Out of Order Data and Late Arrivals: Handling Time Series Reality
Why Data Arrives Out of Order
Real-world time series rarely arrives in perfect chronological order. Network delays, distributed clock skew, batch processing, and offline mobile sync all cause data points to arrive seconds, minutes, or hours after their timestamp. Systems that reject out-of-order writes create production pain; systems that accept them pay with complexity.
The Storage Challenge
Time-partitioned storage assumes append-only writes within each segment. When a late data point arrives for an already-persisted segment, the system must either: (1) reject it, (2) buffer for batch re-ingestion, or (3) rewrite the segment incorporating the new point while maintaining sort order and deduplicating. Excessive late writes trigger repeated compaction passes merging overlapping segments, spiking CPU and I/O and degrading query latency.
Configurable Late Windows
Production systems use configurable late-arrival windows.

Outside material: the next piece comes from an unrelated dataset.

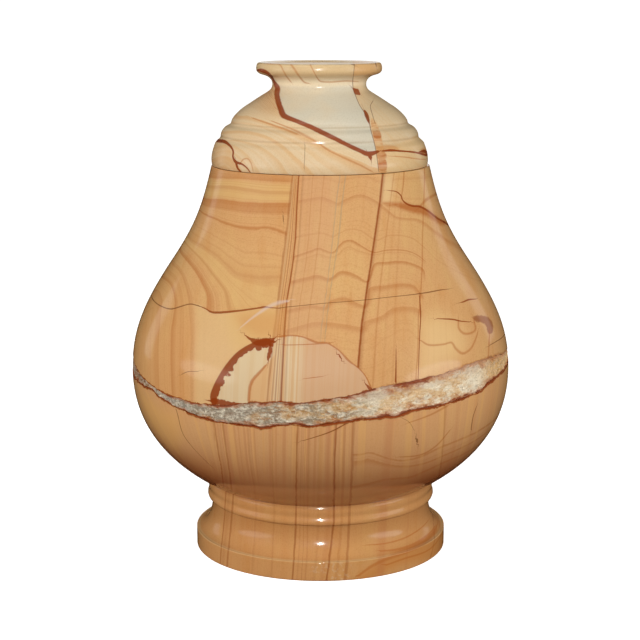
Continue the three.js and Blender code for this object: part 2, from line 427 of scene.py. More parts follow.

Data within the tolerance (e.g., up to 1 hour late) is accepted with a deduplication index (tracking seen timestamps per series to handle duplicates). Data outside the window gets rejected or routed to a separate repair path. Relational TSDBs allow inserting into any partition with automatic reindexing, but performance degrades if late writes constantly split and merge chunks.
Client-Side Strategies
Mobile and IoT devices with intermittent connectivity buffer locally with original timestamps and upload when connected. The server uses unique event IDs (device_id + timestamp) for deduplication. Monitoring late arrival rate and out-of-order percentage helps detect upstream issues like clock drift, network problems, or misconfigured batch jobs before they cascade into TSDB instability.